Buyers with $5-million or more to spend in Toronto’s real estate market are not always spared the pressure of competition – particularly if a property looks like a comfortable place to ride out any potential future waves of the pandemic.
Cheri Dorsey McCann says buyers with deep pockets continue to base their real estate decisions on an unpredictable future.
The current mood was apparent when the broker with McCann Realty Group listed a five-bedroom house in Teddington Park with an asking price of $6.498-million.
Five offers landed during the first weekend on the market and the sellers received full asking price for 23 Doncliffe Dr.
The property comes with a pool, hot tub and wine cellar, but Ms. Dorsey McCann says the people bidding on the property seemed most interested in the main floor office and home gym.
Ms. Dorsey McCann says buyers who have lost access to their workplaces and fitness clubs in recent months want to have as many options as they can within their home.
Many of the people who purchased homes in the $5-million-and-up range in the past year were looking for more space so that family members can spread out – particularly if parents are working at home while their kids are in online school.
“It gave them a life again.
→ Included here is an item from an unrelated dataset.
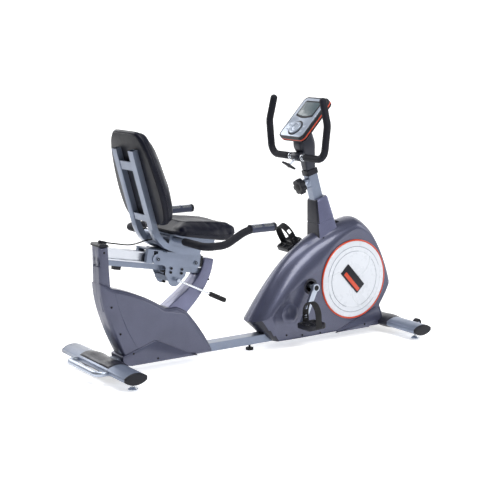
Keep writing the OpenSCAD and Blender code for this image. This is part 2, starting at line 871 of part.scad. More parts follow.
// Pedal with its strap, drawn for the left side at the spindle
module pedal() {
    difference() {
        union() {
            translate([-pedal_len / 2, pedal_in, -12]) cube([pedal_len, pedal_w, 24]);
            rod_y(13, pedal_in - 3, pedal_in + pedal_w);
        }
        rod_y(spindle_r + run, pedal_in - 4, pedal_in + pedal_w - 5);
        for (x = [-pedal_len / 2 + 8, 18])
            for (y = [8, pedal_w / 2 + 3])
                translate([x, pedal_in + y, -13])
                    cube([pedal_len / 2 - 26, pedal_w / 2 - 11, 26]);
    }
    translate([4, 0, 0])
        rotate([0, 0, 90])
            rotate([90, 0, 0])
                translate([pedal_in + pedal_w / 2, 10, 0])
                    linear_extrude(34, center = true)
                        difference() {
                            strap_arch(0);
                            strap_arch(3);
                        }
}

module strap_arch(t) {
    half = pedal_w / 2 - t;
    polygon(concat([[half, 0]],
        [for (i = [0:12]) [half * cos(i * 15) , 38 + (62 - t) * sin(i * 15)]],
        [[-half, 0]]));
}

module pedal_right() color(black)
    translate([crank_x + crank_len * cos(crank_angle), 0, crank_z + crank_len * sin(crank_angle)])
        rotate([0, pedal_tip[0], 0]) mirror([0, 1, 0]) pedal();

module pedal_left() color(black)
    translate([crank_x - crank_len * cos(crank_angle), 0, crank_z - crank_len * sin(crank_angle)])
        rotate([0, pedal_tip[1], 0]) pedal();

// ----------------------------------------------------------- front cover

// Side view of the front cover, from the front stabilizer axis
module front_outline() {
    polygon(concat(
        [[-661, beam_z0 + 2]],
        curve([-780, 135], [-660, 320], [-520, 520], [-195, 570], 14),
        curve([-195, 570], [-130, 575], [-15, 420], [28, 245], 10),
        [[24, 230], [-45, 130], [-30, 78], [-27, beam_z0 + 2]]));
}

module front_belly(inset) {
    hull() {
        standing(0, front_half - 34) offset(delta = -inset) front_outline();
        standing(0, front_half - inset)
            offset(delta = -inset)
                translate([-60, beam_z0 + 2]) scale(0.85) translate([60, -beam_z0 - 2]) front_outline();
    }
}

// Left half of the front cover; the right half is its mirror image
module front_cover_half() {
    difference() {
        translate([x_f, 0, 0]) {
            front_belly(0);
            standing(front_half - 6, front_half + 5)
                polygon([[-330, beam_z0 + 2], [-224, 76], [-84, 128], [-64, 118],
                         [-48, 78], [-48, beam_z0 + 2]]);
        }
        translate([x_f, -1, 0]) front_belly(cover_wall);
        beam_hole();
        translate([x_f, 0, stab_z])
            oval_bar(stab_w + 2 * sleeve_t + 6 + 2 * gap, stab_h + 2 * sleeve_t + 2 * gap, 300);
        translate([crank_x, 0, crank_z]) rod_y(26, 0, front_half + 20);
        translate([upright_x, 0, 300])
            translate([-55, -upright_w / 2 - 6, 0]) cube([100, upright_w + 12, 300]);
    }
}

module front_cover_right() color(shell) mirror([0, 1, 0]) front_cover_half();
module front_cover_left() color(shell) front_cover_half();

module side_discs() color("#eceef0")
    for (m = [0, 1])
        mirror([0, m, 0])
            translate([x_f - 221, 0, 280.5]) {
                rod_y(disc_r - 7, front_half, front_half + 4);
                translate([0, front_half + 4, 0])
                    rotate([-90, 0, 0])
                        cylinder(r1 = disc_r - 7, r2 = disc_r - 30, h = 4);
            }

module disc_rings() color(orange)
    for (m = [0, 1])
        mirror([0, m, 0])
            translate([x_f - 221, 0, 280.5])
                difference() {
                    rod_y(disc_r, front_half, front_half + 6);
                    rod_y(disc_r - 7 + run, front_half - 1, front_half + 7);
                }

module mast_shroud() color(shroud_c)
    difference() {
        hull() {
            translate([x_f - 402, -56, 470]) cube([128, 112, 12]);
            on_mast() translate([-27, -39, -134]) cube([68, 78, 4]);
        }
        hull() {
            translate([x_f - 398, -52, 469]) cube([120, 104, 4]);
            on_mast() translate([-25.6, -35, -142]) cube([62, 70, 4]);
        }
        on_mast() translate([-mast_d / 2 - gap, -mast_w / 2 - gap, -200])
            cube([mast_d + 2 * gap, mast_w + 2 * gap, 200]);
        hull()
            for (m = [0, 1])
                mirror([0, m, 0]) translate([x_f, 0, 0]) front_belly(-gap);
    }

module cover_screws() color(black)
    for (m = [0, 1])
        mirror([0, m, 0]) {
            for (p = [[-4, 532], [506, 362]])
                translate([x_r + p[0], 0, p[1]]) rod_y(4.5, mast_half, mast_half + 2);
            for (p = [[237, 50], [118, 88]])
                translate([x_r + p[0], 0, p[1]]) rod_y(4.5, rear_half + 6, rear_half + 8);
            for (p = [[-610, 62], [-520, 50], [-415, 46]])
                translate([x_f + p[0], 0, p[1]]) rod_y(4.5, front_half, front_half + 2);
            translate([x_f - 150, 0, 52]) rod_y(4.5, front_half + 5, front_half + 7);
        }

// --------------------------------------------------------------- console

module mast_tube() color(silver)
    on_mast() {
        difference() {
            translate([-mast_d / 2, -mast_w / 2, -384]) cube([mast_d, mast_w, 384]);
            translate([-mast_d / 2 + 3, -mast_w / 2 + 3, -385]) cube([mast_d - 6, mast_w - 6, 386]);
            translate([-mast_d / 2 - 1, 0, -48]) rotate([0, 90, 0]) cylinder(r = 6 + run, h = 6);
        }
        translate([-mast_d / 2 - 24, 0, -48])
            rotate([0, 90, 0])
                difference() {
                    cylinder(r = 24, h = 24);
                    translate([0, 0, -1]) cylinder(r = 6 + run, h = 26);
                }
    }

module mast_bushing() color(black)
    on_mast()
        difference() {
            translate([-mast_d / 2 - 4, -mast_w / 2 - 4, -14]) cube([mast_d + 8, mast_w + 8, 26]);
            translate([-mast_d / 2 - gap, -mast_w / 2 - gap, -15])
                cube([mast_d + 2 * gap, mast_w + 2 * gap, 15]);
            translate([-post_d / 2 - gap, -post_w / 2 - gap, -15])
                cube([post_d + 2 * gap, post_w + 2 * gap, 40]);
        }

module inner_post() color("#2a2e3d")
    on_mast()
        difference() {
            union() {
                translate([-post_d / 2, -post_w / 2, -post_in])
                    cube([post_d, post_w, post_in + post_top]);
                translate([grip_r, -25, grip_a - 13]) cube([-grip_r - post_d / 2 + 2, 50, 26]);
                translate([grip_r, 0, grip_a]) rod_y(clamp_r, -25, 25);
            }
            translate([-post_d / 2 + 2.5, -post_w / 2 + 2.5, -post_in - 1])
                cube([post_d - 5, post_w - 5, post_in + post_top - 3]);
            translate([grip_r, 0, grip_a]) rod_y(bar_d / 2 + run, -30, 30);
            translate([grip_r, 0, grip_a])
                rotate([0, 180 + 52 + mast_lean, 0]) cylinder(r = 4 + run, h = 60);
            translate([-60, -40, 160])
                rotate([0, mast_lean - console_tilt, 0])
                    translate([-60, 0, 14]) cube([300, 80, 60]);
        }

module console_boot() color(black)
    on_mast()
        difference() {
            union() {
                hull() {
                    translate([-27, -24, 16]) cube([52, 48, 4]);
                    translate([-24, -30, 74]) cube([62, 60, 4]);
                }
                hull() {
                    translate([-24, -30, 78]) cube([62, 60, 4]);
                    translate([-44, -36, 128]) cube([96, 72, 4]);
                }
            }
            translate([-post_d / 2 - gap, -post_w / 2 - gap, 0])
                cube([post_d + 2 * gap, post_w + 2 * gap, 300]);
            translate([grip_r, 0, grip_a]) rod_y(clamp_r + 0.5, -60, 60);
            translate([grip_r, -25.5, grip_a - 14]) cube([-grip_r, 51, 28]);
        }

module clamp_knob() color(black)
    on_mast()
        translate([grip_r, 0, grip_a])
            rotate([0, 180 + 52 + mast_lean, 0]) {
                translate([0, 0, bar_d / 2 + 1]) cylinder(r = 4, h = 48);
                translate([0, 0, 54]) rotate([0, 0, -27]) {
                    cylinder(r = 10, h = 14);
                    hull()
                        for (s = [-1, 1])
                            translate([0, s * 34, 3]) cylinder(r = 7, h = 8, $fn = 32);
                }
            }

bar_legs = [[150, 82, 55], [95, 26, 60], [112, 0, 0]];
foam_start = 48;
foam_legs = [[150 - foam_start, 82, 55], [95, 26, 60], [112, 0, 0]];

module bar_half(d, bore, legs, start) {
    on_mast()
        translate([grip_r, 0, grip_a])
            rotate([0, mast_lean, 0])
                for (m = [0, 1])
                    mirror([0, m, 0])
                        translate([0, -start, 0])
                            rotate([90, 0, 0])
                                rotate([0, 0, 90])
                                    bent_bar(d, legs, bore);
}

module handlebar() color(chrome) bar_half(bar_d, 0, bar_legs, 0);

module handlebar_foam() color(foam_c) bar_half(bar_foam, bar_d + 2 * run, foam_legs, foam_start);

module post_knob() color(black)
    on_mast()
        translate([-mast_d / 2, 0, -48])
            rotate([0, -90, 0]) {
                translate([0, 0, -3.6]) cylinder(r = 6, h = 34);
                translate([0, 0, 26]) cylinder(r = 26, h = 10);
                translate([0, 0, 32])
                    difference() {
                        cylinder(r = 38, h = 30);
                        for (k = [0:5])
                            rotate([0, 0, k * 60]) translate([44, 0, -1]) cylinder(r = 11, h = 32);
                    }
            }

module console_plate(l, w, r, h) {
    linear_extrude(h)
        hull()
            for (x = [-1, 1], y = [-1, 1])
                translate([x * (l / 2 - r), y * (w / 2 - r)]) circle(r = r, $fn = 32);
}

module console_bezel() color(black)
    on_console()
        difference() {
            translate([0, 0, -bezel_t]) console_plate(console_len, console_w, 24, bezel_t);
            translate([0, 0, -bezel_t - 1])
                console_plate(console_len - 8, console_w - 8, 20, bezel_t - 4);
            translate([screen_x, 0, -2.5]) translate([-36, -58, 0]) cube([72, 116, 4]);
            translate([dial_x, 0, -10]) cylinder(r = 21, h = 20);
        }

module console_housing() color("#1f2027")
    difference() {
        on_console()
            difference() {
                union() {
                    translate([0, 0, -bezel_t - 8])
                        console_plate(console_len, console_w, 24, 8);
                    translate([-6, 0, -bezel_t - housing_t])
                        console_plate(console_len - 50, console_w - 40, 20, housing_t - 4);
                }
                translate([0, 0, -bezel_t - 6]) console_plate(console_len - 8, console_w - 8, 20, 8);
            }
        on_mast()
            translate([-post_d / 2 - gap, -post_w / 2 - gap, 0])
                cube([post_d + 2 * gap, post_w + 2 * gap, post_top + gap]);
    }

module console_screen() color("#5b6b70")
    on_console() translate([screen_x - 36, -58, -2.5]) cube([72, 116, 2.3]);

module console_dial() color("#9aa3b0")
    on_console()
        translate([dial_x, 0, 0])
            difference() {
                translate([0, 0, 0.3]) cylinder(r = 33, h = 8);
                translate([0, 0, -1]) cylinder(r = 20, h = 12);
            }

module enter_button() color("#c3cad4")
    on_console()
        translate([dial_x, 0, -4]) cylinder(r = 19.5, h = 11);

// ----------------------------------------------------------------- cable

// Route of the pulse sensor lead: from the cap on the rear post to the
// lower cross plate of the seat frame, from the rear stabilizer axis
cable_d = 6;
cable_route = [[26, 0, 567], [40, 0, 564], [60, 0, 560], [85, 0, 555], [110, 0, 550], [135, 0, 547],
               [160, 0, 548], [185, 0, 552], [208, 0, 557], [230, 0, 560], [246, 0, 561]];

function ring(k) =
    let (a = cable_route[max(k - 1, 0)],
         b = cable_route[min(k + 1, len(cable_route) - 1)],
         v = (b - a) / norm(b - a))
    [for (i = [0:7])
        cable_route[k] + cable_d / 2 * (cos(i * 45) * [0, 1, 0] + sin(i * 45) * [-v[2], 0, v[0]])];

module sensor_cable() color(black) {
    n = len(cable_route);
    translate([x_r, 0, 0])
        polyhedron(
            points = [for (k = [0:n - 1]) each ring(k)],
            faces = concat(
                [[for (i = [0:7]) i]],
                [for (k = [0:n - 2], i = [0:7])
                    [k * 8 + i, (k + 1) * 8 + i, (k + 1) * 8 + (i + 1) % 8, k * 8 + (i + 1) % 8]],
                [[for (i = [7:-1:0]) (n - 1) * 8 + i]]));
}

main_beam();
rear_stabilizer();
front_stabilizer();
stabilizer_caps();
lift_handle();
joint_covers();
seat_support();
rear_cover_right();
rear_cover_left();
post_cap();
seat_rail();
rail_tube();
rail_bumpers();
front_frame();
front_cover_right();
front_cover_left();
side_discs();
disc_rings();
mast_shroud();
mast_tube();
mast_bushing();
axle_bearings();
drive_belt();
cover_screws();
sensor_cable();
middle_foot();
foot(x_r, -rear_stab_len / 2 + foot_inset);  // foot_rear_right
foot(x_r, rear_stab_len / 2 - foot_inset);  // foot_rear_left
foot(x_f, -front_stab_len / 2 + foot_inset_front);  // foot_front_right
foot(x_f, front_stab_len / 2 - foot_inset_front);  // foot_front_left
transport_wheels();
seat_carriage();
roller_pair(0);  // rollers_rear
roller_pair(roller_gap);  // rollers_front
seat_frame();
seat_cushion();
back_cushion();
side_bar();
side_bar_foam();
pulse_grips();
release_lever();
brake_shoe();
crank_axle();
crank_arms();
drive_pulley();
pedal_right();
pedal_left();
flywheel();
magnet_bracket();
inner_post();
console_boot();
clamp_knob();
handlebar();
handlebar_foam();
post_knob();
console_housing();
console_bezel();
console_screen();
console_dial();
enter_button();
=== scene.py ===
"""Looks of the recumbent exercise bike: builds the covers, cushions, grips, console
details and materials round the packed CAD frame, then the studio and the camera."""

import json
import math

import bmesh
import bpy
from bpy.props import FloatProperty, PointerProperty
from mathutils import Matrix, Vector
from mathutils.bvhtree import BVHTree

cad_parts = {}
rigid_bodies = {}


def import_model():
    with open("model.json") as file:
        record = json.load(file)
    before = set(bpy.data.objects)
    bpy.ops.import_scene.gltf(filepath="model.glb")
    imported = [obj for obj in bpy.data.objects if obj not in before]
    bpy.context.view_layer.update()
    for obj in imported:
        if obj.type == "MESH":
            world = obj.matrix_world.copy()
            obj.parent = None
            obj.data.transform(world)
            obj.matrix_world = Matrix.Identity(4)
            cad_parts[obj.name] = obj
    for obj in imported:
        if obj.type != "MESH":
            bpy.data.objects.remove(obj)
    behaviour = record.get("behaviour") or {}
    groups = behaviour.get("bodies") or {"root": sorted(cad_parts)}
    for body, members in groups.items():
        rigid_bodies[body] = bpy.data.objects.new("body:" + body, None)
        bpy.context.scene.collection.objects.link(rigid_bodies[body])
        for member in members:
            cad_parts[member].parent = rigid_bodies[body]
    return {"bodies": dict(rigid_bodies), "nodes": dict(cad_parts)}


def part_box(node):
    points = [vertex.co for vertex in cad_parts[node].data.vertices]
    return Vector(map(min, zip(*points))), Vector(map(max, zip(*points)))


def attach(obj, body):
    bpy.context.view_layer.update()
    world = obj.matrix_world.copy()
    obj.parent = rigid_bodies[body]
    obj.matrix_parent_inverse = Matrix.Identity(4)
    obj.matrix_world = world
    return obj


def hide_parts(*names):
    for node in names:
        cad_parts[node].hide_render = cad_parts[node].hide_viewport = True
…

It was very stressful for them not to be able to get away.”
Vaccinations have been rolled out and society is opening up, but home buyers are still laying the groundwork for the possibility of future waves.
“People are still nervous. They don’t think we’re out of it. They feel that we could still have another lockdown and they want to be prepared.”
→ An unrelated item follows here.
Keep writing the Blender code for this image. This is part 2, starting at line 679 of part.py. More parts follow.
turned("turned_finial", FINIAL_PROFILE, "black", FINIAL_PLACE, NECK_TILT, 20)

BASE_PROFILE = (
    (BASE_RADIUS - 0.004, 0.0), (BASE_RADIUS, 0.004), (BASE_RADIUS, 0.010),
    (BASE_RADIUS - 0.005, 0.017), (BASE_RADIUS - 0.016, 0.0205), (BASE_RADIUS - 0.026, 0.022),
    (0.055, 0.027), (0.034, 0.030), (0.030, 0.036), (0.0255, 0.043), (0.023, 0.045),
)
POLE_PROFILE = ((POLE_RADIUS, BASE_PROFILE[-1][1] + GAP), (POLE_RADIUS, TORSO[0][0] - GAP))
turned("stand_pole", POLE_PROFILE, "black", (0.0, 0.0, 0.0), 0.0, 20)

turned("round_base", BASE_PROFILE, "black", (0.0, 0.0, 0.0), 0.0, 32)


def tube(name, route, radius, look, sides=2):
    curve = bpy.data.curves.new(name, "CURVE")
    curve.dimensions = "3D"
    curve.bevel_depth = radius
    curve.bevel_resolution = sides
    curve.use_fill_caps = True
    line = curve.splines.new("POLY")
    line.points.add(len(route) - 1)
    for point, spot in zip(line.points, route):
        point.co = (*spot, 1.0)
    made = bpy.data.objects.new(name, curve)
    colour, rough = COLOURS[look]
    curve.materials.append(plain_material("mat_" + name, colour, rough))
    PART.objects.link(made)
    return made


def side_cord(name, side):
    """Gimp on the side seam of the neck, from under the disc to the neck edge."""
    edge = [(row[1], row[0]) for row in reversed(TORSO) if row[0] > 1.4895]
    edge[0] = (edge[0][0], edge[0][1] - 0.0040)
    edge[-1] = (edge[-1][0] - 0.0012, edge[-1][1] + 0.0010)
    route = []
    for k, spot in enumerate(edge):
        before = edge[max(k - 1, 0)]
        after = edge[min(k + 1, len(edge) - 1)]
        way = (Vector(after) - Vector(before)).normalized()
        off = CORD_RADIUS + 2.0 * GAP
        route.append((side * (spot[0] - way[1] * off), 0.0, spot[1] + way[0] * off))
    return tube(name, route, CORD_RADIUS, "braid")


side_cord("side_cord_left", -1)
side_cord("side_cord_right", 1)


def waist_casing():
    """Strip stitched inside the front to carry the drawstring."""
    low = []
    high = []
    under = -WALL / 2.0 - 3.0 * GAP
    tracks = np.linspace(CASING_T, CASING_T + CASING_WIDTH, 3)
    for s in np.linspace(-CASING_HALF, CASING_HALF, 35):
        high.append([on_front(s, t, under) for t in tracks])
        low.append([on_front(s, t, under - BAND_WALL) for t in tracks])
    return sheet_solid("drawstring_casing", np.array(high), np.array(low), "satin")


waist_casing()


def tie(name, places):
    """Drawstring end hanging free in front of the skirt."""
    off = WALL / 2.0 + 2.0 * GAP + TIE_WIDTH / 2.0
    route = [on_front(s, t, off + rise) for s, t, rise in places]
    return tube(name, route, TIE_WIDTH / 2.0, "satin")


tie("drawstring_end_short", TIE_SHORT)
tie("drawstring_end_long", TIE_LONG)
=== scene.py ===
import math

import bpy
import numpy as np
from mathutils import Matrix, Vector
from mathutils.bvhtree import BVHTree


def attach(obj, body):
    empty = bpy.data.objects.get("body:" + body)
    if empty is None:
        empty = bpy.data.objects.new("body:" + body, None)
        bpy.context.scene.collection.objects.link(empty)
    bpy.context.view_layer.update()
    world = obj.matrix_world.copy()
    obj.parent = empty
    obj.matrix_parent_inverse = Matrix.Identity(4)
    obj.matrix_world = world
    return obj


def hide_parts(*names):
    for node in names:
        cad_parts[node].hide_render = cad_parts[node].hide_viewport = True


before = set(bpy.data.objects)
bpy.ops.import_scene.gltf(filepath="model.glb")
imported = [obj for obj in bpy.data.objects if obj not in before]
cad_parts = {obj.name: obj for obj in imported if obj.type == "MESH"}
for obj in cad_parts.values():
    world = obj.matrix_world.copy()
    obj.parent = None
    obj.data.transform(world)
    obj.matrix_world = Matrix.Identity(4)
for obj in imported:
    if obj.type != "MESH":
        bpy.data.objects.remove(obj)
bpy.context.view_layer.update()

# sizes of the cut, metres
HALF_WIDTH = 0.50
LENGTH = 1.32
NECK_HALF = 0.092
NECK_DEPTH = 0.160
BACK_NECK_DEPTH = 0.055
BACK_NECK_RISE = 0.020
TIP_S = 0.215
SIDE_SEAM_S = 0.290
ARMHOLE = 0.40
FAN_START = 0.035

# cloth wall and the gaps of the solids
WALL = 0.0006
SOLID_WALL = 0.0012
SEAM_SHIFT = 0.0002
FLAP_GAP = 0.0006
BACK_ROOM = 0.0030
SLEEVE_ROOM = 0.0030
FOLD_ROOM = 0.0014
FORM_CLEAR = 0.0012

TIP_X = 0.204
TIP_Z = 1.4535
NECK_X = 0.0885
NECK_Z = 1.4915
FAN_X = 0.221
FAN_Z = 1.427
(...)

In Teddington Park, many of the homes from an earlier era have been recently replaced with much larger dwellings that sell for between $15-million and $20-million.
The house on Doncliffe, built in 2001, sits between the traditional and the contemporary.
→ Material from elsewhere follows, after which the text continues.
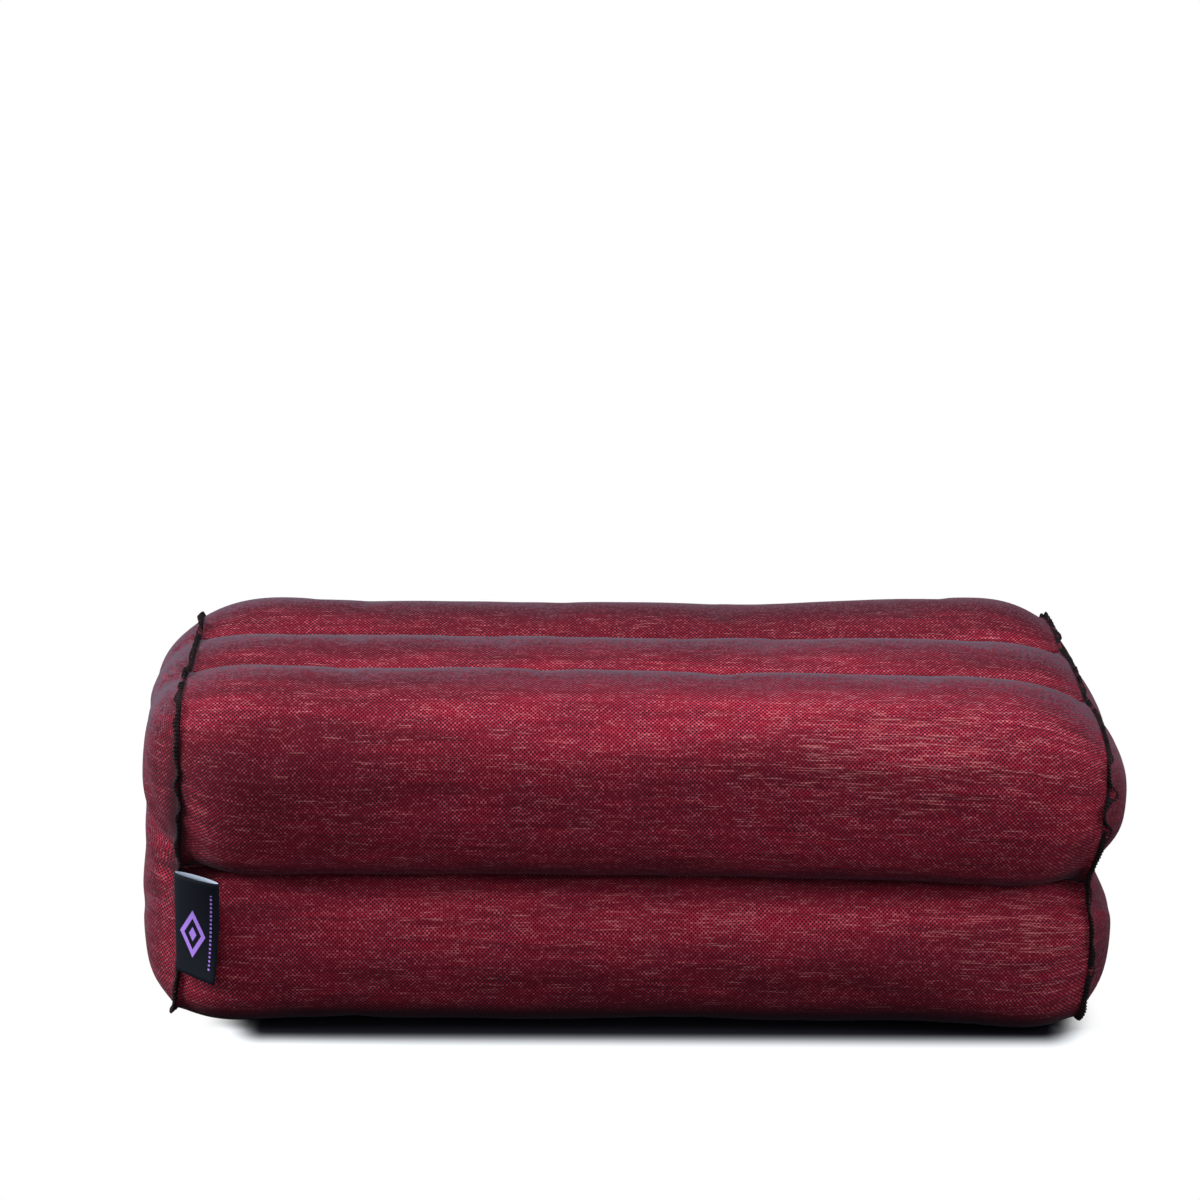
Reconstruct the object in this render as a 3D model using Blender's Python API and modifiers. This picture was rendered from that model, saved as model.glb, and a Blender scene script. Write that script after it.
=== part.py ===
"""Yoga floor cushion: a block of six kapok-filled chambers, three across and two high.

The frame is +X along the cushion's length, -Y towards its labelled face and +Z up. The origin
is on the floor under the middle of the cushion. Every piece of cloth, filling and thread is an
object of its own, and the label is the one piece that moves.
"""

import math
from dataclasses import dataclass

import bmesh
import bpy
from mathutils import Vector

# Driving dimensions, in metres: the end seams' spacing and the outline that they follow.
SEAM_LENGTH = 0.350
END_DEPTH = 0.174
END_BOTTOM = 0.0031
END_TOP = 0.1222
TOP_SQUARENESS = 6.5
FOOT_SQUARENESS = 14.0
LEVEL_HEIGHT = 0.059
WALL_SPACING = 0.059

# Valleys: how far each one dips at an end seam, and where it lies at mid-length.
END_DIP = 0.003
DIP_WIDTH = 0.012
VALLEY_HALF_DEPTH = 0.078
VALLEY_TOP = 0.1175
VALLEY_BOTTOM = 0.010
SWELL_LENGTH = 0.036
SWELL_POWER = 2.6

# The stuffed chambers' outlines at mid-length between their seams, as (y, z) on the back half.
UPPER_LOBE = ((0.088, 0.0573), (0.096, 0.067), (0.098, 0.088), (0.094, 0.110), (0.080, 0.1255),
              (0.060, 0.1298), (0.043, 0.1270))
LOWER_LOBE = ((0.044, 0.0), (0.068, 0.0), (0.086, 0.0012), (0.0965, 0.0095), (0.099, 0.028),
              (0.096, 0.045), (0.088, 0.0552))
MIDDLE_CREST = ((0.015, 0.1255), (0.0, 0.1275), (-0.015, 0.1255))
MIDDLE_BASE = ((-0.019, 0.0015), (-0.010, 0.0), (0.010, 0.0), (0.019, 0.0015))

# Cloth, seam allowances and the clearance between one piece and the next.
CLOTH = 0.0005
GAP = 0.0003
PLY_GAP = 0.0004
ALLOWANCE = 0.006
FIN_HEIGHT = 0.0024
FIN_LEAN = 45.0
FIN_LEAN_LEVEL = 28.0
CASING_WALL = 0.0005
THREAD_RADIUS = 0.0004
THREAD_LIFT = 0.0008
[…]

“It was a hard house to price,” Ms. Dorsey McCann says of the residence built in 2001. “There weren’t any 20-year-old homes to compare.”
Ms. Dorsey McCann says buyers covet the area near Yonge Street and Lawrence Avenue partly because residents do not need to drive to shops, restaurants and transit.
The owner of 23 Doncliffe used to take the subway to his office in the financial district, she adds.
At 12 Misty Cres., the five-bedroom house listed with an asking price of $4.495-million sold as soon as it hit the market for $4.398-million, Ms. Dorsey McCann says.
The home near Bayview Avenue and York Mills has a very private setting for its backyard pool and terrace.
“It was one day on the market.”
Ms. Dorsey McCann says the light supply in the city is making it difficult for move-up buyers to find a home.
Some homeowners are still reluctant to list on the Multiple Listing Service of the Canadian Real Estate Association during the pandemic. They want to eliminate the house hunters who want to have a peek inside but aren’t serious about making an offer.
“The more active agents are doing a lot of quiet deals,” she says. “Some things are selling very quietly and exclusively.”
Some of the buyers Ms. Dorsey McCann is trying to match with a property are returning to Toronto after some time away. She has clients in Calgary, Boston and Sudbury, Ont. who are moving to Toronto for reasons related to work and family.
Ms. Dorsey McCann says supply has been low so far this fall but some sellers are still preparing their properties for sale.
She will soon be listing a 12-year-old house set on three acres in Vaughan, Ont., with an asking price of $13-million.
For buyers with a more down-to-earth budget, Ms. Dorsey McCann will list a three-bedroom semi-detached house at 187 Brookdale Ave. in Bedford Park with an asking price of $1.198-million.
Ira Jelinek, a real estate agent with Harvey Kalles Real Estate Ltd., says listings are down compared with previous fall markets but supply has improved in October.
“It’s a totally different market than the sleepy summer.”
Mr. Jelinek has been seeing about two to three appointments a day for a three-bedroom semi-detached house near St. Clair Avenue West.
And the demand is also heavy outside of the core, he adds.
Near Yonge Street and Davis Drive in Newmarket, Ont., a new phase of stacked townhouses was released for sale. For each three-bedroom unit, about nine buyers turned up, he says.
Looking at the national picture, economist Rishi Sondhi of Toronto-Dominion Bank, notes that sales climbed in September for the first time in six months.
After five straight months of decline, Canadian real estate sales rose 0.9 per cent from August.
Despite the uptick, sales for the third quarter dropped 12 per cent from the second quarter.
The average price of a home in Canada rose a sturdy 1.2 per cent in September from August.
Mr. Sondhi says the correction in sales from unsustainable levels achieved earlier in the year is likely over and September should mark the beginning of a modest positive trend.
“The key word here is ‘modest’ as interest rates are likely to grind higher moving forward, playing off against improving job markets, a rising population and the decision by some households to plow excess savings into down payments,” Mr. Sondhi says.
Moving forward, average prices should display stronger growth than sales – despite condos making up a rising share of activity – as markets remain drum tight, he adds.